Daniil Zharkov – Edmonton Oilers – 91st Overall
Belleville Bulls – Left Wing – 6’3″ – 208 – Feb. 6th, 1994
Anyone who knows me knows my love of Daniil Zharkov’s potential. His combination of size, aggression and untapped puck skills made me extremely intrigued as to his long-term potential, and to the player that he could one day become. When I submitted my final rankings for the season, I had a strong feeling that Zharkov’s high potential would lead to him being selected in the late first or high second round of the draft. So you can imagine my surprise when I witnessed Zharkov’s fall to the third round, which in my opinion is a huge win for the Edmonton Oilers.
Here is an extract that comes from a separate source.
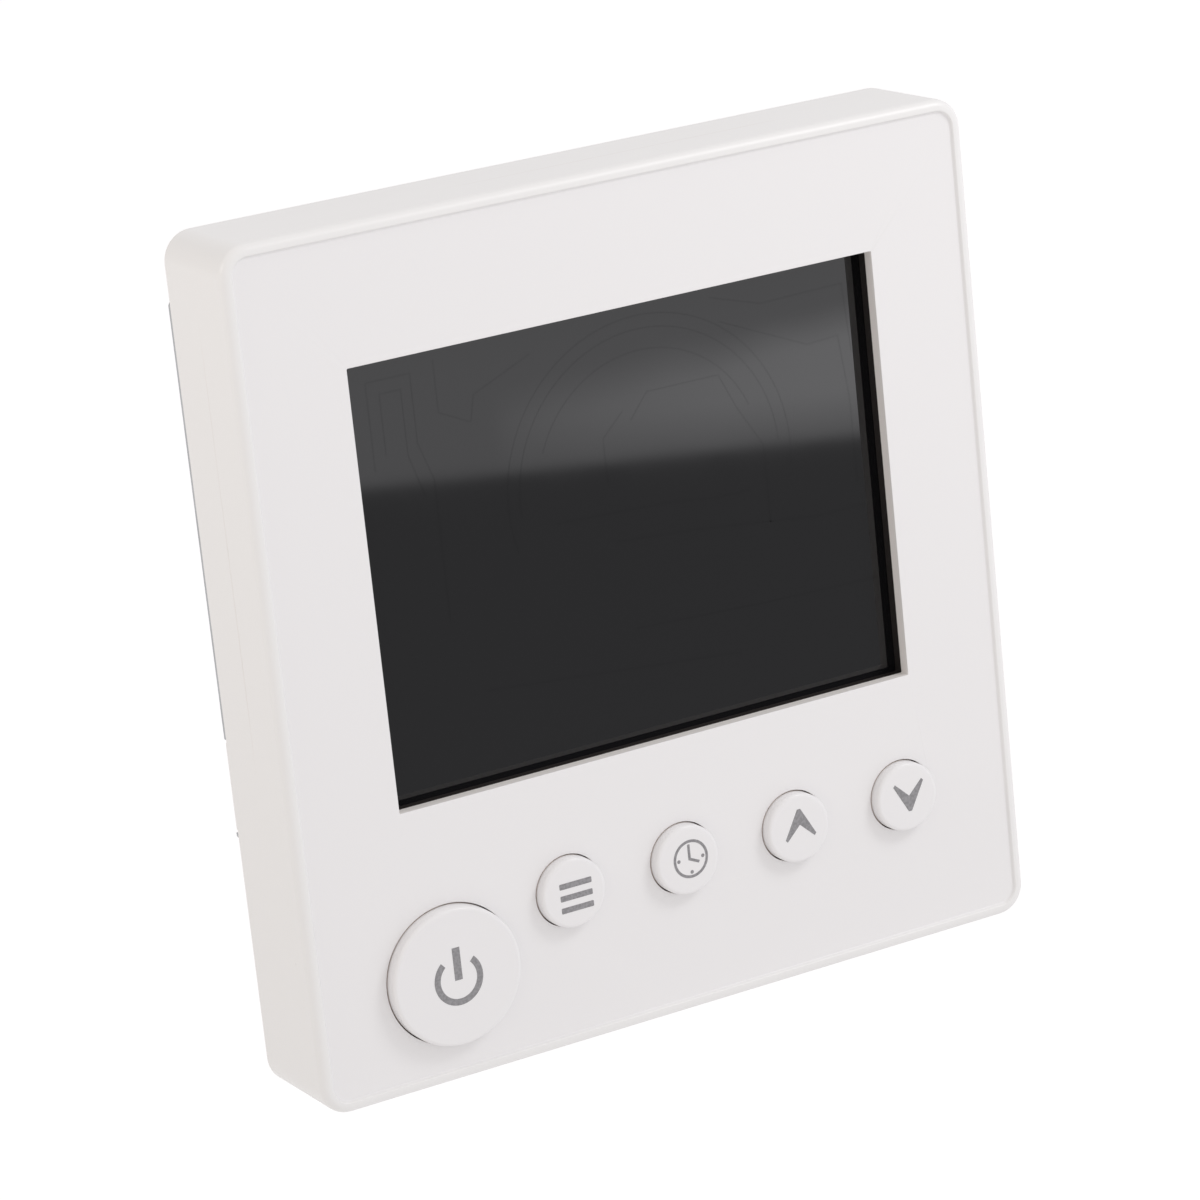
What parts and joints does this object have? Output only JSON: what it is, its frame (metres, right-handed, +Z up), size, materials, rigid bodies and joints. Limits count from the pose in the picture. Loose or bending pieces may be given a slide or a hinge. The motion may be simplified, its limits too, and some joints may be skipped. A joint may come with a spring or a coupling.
{
  "type": "wall thermostat",
  "caption": "White wall thermostat with a recessed dark display and round push keys; the front unit clips over a steel plate with a wall-box power unit behind it.",
  "frame": {"origin": "centre of the two fixing slots, in the wall plane (the back of the mounting plate)", "axes": "+X to the right seen from the front, +Y into the wall, +Z up"},
  "size_m": [0.086, 0.0423, 0.09],
  "materials": {
    "housing_white": "satin moulded plastic",
    "panel_white": "smooth gloss plastic",
    "key_white": "smooth gloss plastic with a printed symbol",
    "gasket_black": "matt foam",
    "display_dark": "dark polariser film with a glossy surface",
    "display_glass": "clear glass",
    "light_guide": "clear acrylic",
    "reflector_white": "matt white film",
    "led_amber": "small lamps on a strip",
    "zebra_rubber": "layered silicone",
    "holder_white": "natural nylon",
    "board_green": "solder mask over glass fibre",
    "chip_black": "moulded epoxy",
    "sensor_bead": "epoxy bead on bare leads",
    "connector_black": "moulded nylon",
    "screw_steel": "zinc plated",
    "switch_black": "moulded nylon",
    "plunger_black": "moulded nylon",
    "cover_steel": "stamped steel",
    "plate_steel": "galvanised sheet",
    "box_white": "flame-retardant plastic",
    "pin_gold": "gold plated",
    "ferrite": "fired ferrite",
    "bobbin_black": "moulded phenolic",
    "coil_yellow": "winding tape",
    "relay_blue": "moulded case",
    "sleeve_dark": "shrink sleeve",
    "capacitor_yellow": "moulded case",
    "varistor_blue": "dipped epoxy",
    "fuse_brown": "moulded case",
    "terminal_green": "moulded nylon",
    "cage_brass": "nickelled brass"
  },
  "bodies": {
    "base": {"mounting_plate": "plate_steel", "power_box": "box_white", "box_screws": "screw_steel", "power_board": "board_green", "header_strip": "connector_black", "header_pins": "pin_gold", "transformer_core": "ferrite", "transformer_bobbin": "bobbin_black", "transformer_coil": "coil_yellow", "relay": "relay_blue", "smoothing_capacitor": "sleeve_dark", "safety_capacitor": "capacitor_yellow", "varistor": "varistor_blue", "fuse": "fuse_brown", "terminal_block": "terminal_green", "terminal_screws": "screw_steel", "terminal_cages": "cage_brass"},
    "front_unit": {"front_housing": "housing_white", "face_panel": "panel_white", "window_gasket": "gasket_black", "front_polariser": "display_dark", "front_glass": "display_glass", "rear_glass": "display_glass", "light_guide": "light_guide", "reflector_sheet": "reflector_white", "backlight_leds": "led_amber", "zebra_strip": "zebra_rubber", "lcd_holder": "holder_white", "main_board": "board_green", "control_chip": "chip_black", "driver_chip": "chip_black", "air_sensor": "sensor_bead", "board_socket": "connector_black", "board_screws": "screw_steel", "switch_covers": "cover_steel", "power_switch": "switch_black", "menu_switch": "switch_black", "clock_switch": "switch_black", "up_switch": "switch_black", "down_switch": "switch_black"},
    "power_key": {"power_button": "key_white", "power_plunger": "plunger_black"},
    "menu_key": {"menu_button": "key_white", "menu_plunger": "plunger_black"},
    "clock_key": {"clock_button": "key_white", "clock_plunger": "plunger_black"},
    "up_key": {"up_button": "key_white", "up_plunger": "plunger_black"},
    "down_key": {"down_button": "key_white", "down_plunger": "plunger_black"}
  },
  "joints": [
    {"name": "front_pull", "type": "slide", "parent": "base", "child": "front_unit", "axis": [0, -1, 0], "range_m": [0, 0.025]},
    {"name": "power_press", "type": "slide", "parent": "front_unit", "child": "power_key", "axis": [0, 1, 0], "range_m": [0, 0.0005], "stiffness_N_per_m": 2000, "springref_m": -0.0003},
    {"name": "menu_press", "type": "slide", "parent": "front_unit", "child": "menu_key", "axis": [0, 1, 0], "range_m": [0, 0.0005], "stiffness_N_per_m": 2000, "springref_m": -0.0003},
    {"name": "clock_press", "type": "slide", "parent": "front_unit", "child": "clock_key", "axis": [0, 1, 0], "range_m": [0, 0.0005], "stiffness_N_per_m": 2000, "springref_m": -0.0003},
    {"name": "up_press", "type": "slide", "parent": "front_unit", "child": "up_key", "axis": [0, 1, 0], "range_m": [0, 0.0005], "stiffness_N_per_m": 2000, "springref_m": -0.0003},
    {"name": "down_press", "type": "slide", "parent": "front_unit", "child": "down_key", "axis": [0, 1, 0], "range_m": [0, 0.0005], "stiffness_N_per_m": 2000, "springref_m": -0.0003}
  ]
}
Why do I like Zharkov? Well, his combination of puck skills, size and mobility make him one of the highest ceiling players on Ontario. He is a strong skater regardless of size, and shows good acceleration and north to south mobility. He could be a little better with his transitional footwork and his lateral east to west movement, but that’s nit picking. He has a rocket of a shot that is effective within 10 feet of the net, which a nice release. He has a great stick. He is always stick checking opposition forwards and getting his stick in passing lanes. He uses his size well, and although he is not always consistent with it, can make an impact physically either on the forecheck or working the boards. He is raw offensively with the puck, and sometimes needs a little more time then some of his peers in making quicker decisions in the offensive zone. He also has a history of putting himself dangerous situations and being unaware of his surroundings, which is something that obviously needs to be looked at. He will head into Belleville next season as a top 6 forward, work on his issues and in three years could become a bit of a steal in the 3rd round.